In deze zaak heeft eiser beroep ingesteld tegen de minister van Asiel en Migratie, omdat deze niet tijdig heeft beslist op zijn aanvraag voor een verblijfsvergunning asiel voor bepaalde tijd. De rechtbank heeft vastgesteld dat de minister de aanvraag op 26 maart 2024 heeft ontvangen en uiterlijk binnen zes maanden na ontvangst een besluit moet nemen. Eiser heeft de minister op 25 juni 2025 in gebreke gesteld, maar heeft meer dan twee weken na de ingebrekestelling beroep ingesteld. De rechtbank oordeelt dat het beroep kennelijk gegrond is.
De rechtbank heeft de minister een termijn van twee weken gegeven om alsnog een besluit te nemen, maar gezien de omstandigheden, waaronder het feit dat eiser nog niet is gehoord over zijn asielmotieven, heeft de rechtbank besloten om een langere termijn op te leggen. De rechtbank volgt het 8+8-wekenmodel, wat betekent dat de minister binnen acht weken na de uitspraak een gehoor moet afnemen en binnen acht weken daarna een besluit moet nemen.
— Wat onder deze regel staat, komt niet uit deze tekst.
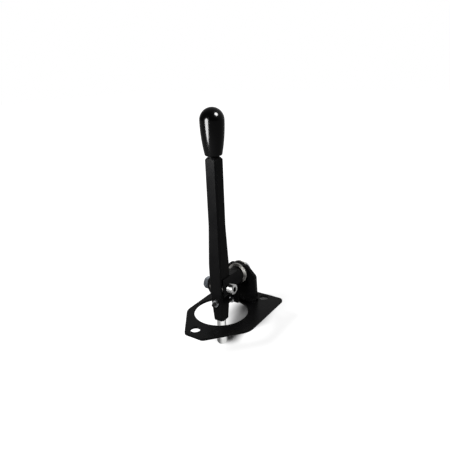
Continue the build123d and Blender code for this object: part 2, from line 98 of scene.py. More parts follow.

De rechtbank verbindt aan haar uitspraak een dwangsom van € 100,- per dag voor elke dag dat de minister de beslistermijn overschrijdt, met een maximum van € 15.000,-. Eiser heeft ook recht op een vergoeding van de proceskosten, die is vastgesteld op € 453,50. De uitspraak is gedaan door mr. G.P. Loman en is openbaar gemaakt op 30 juli 2025.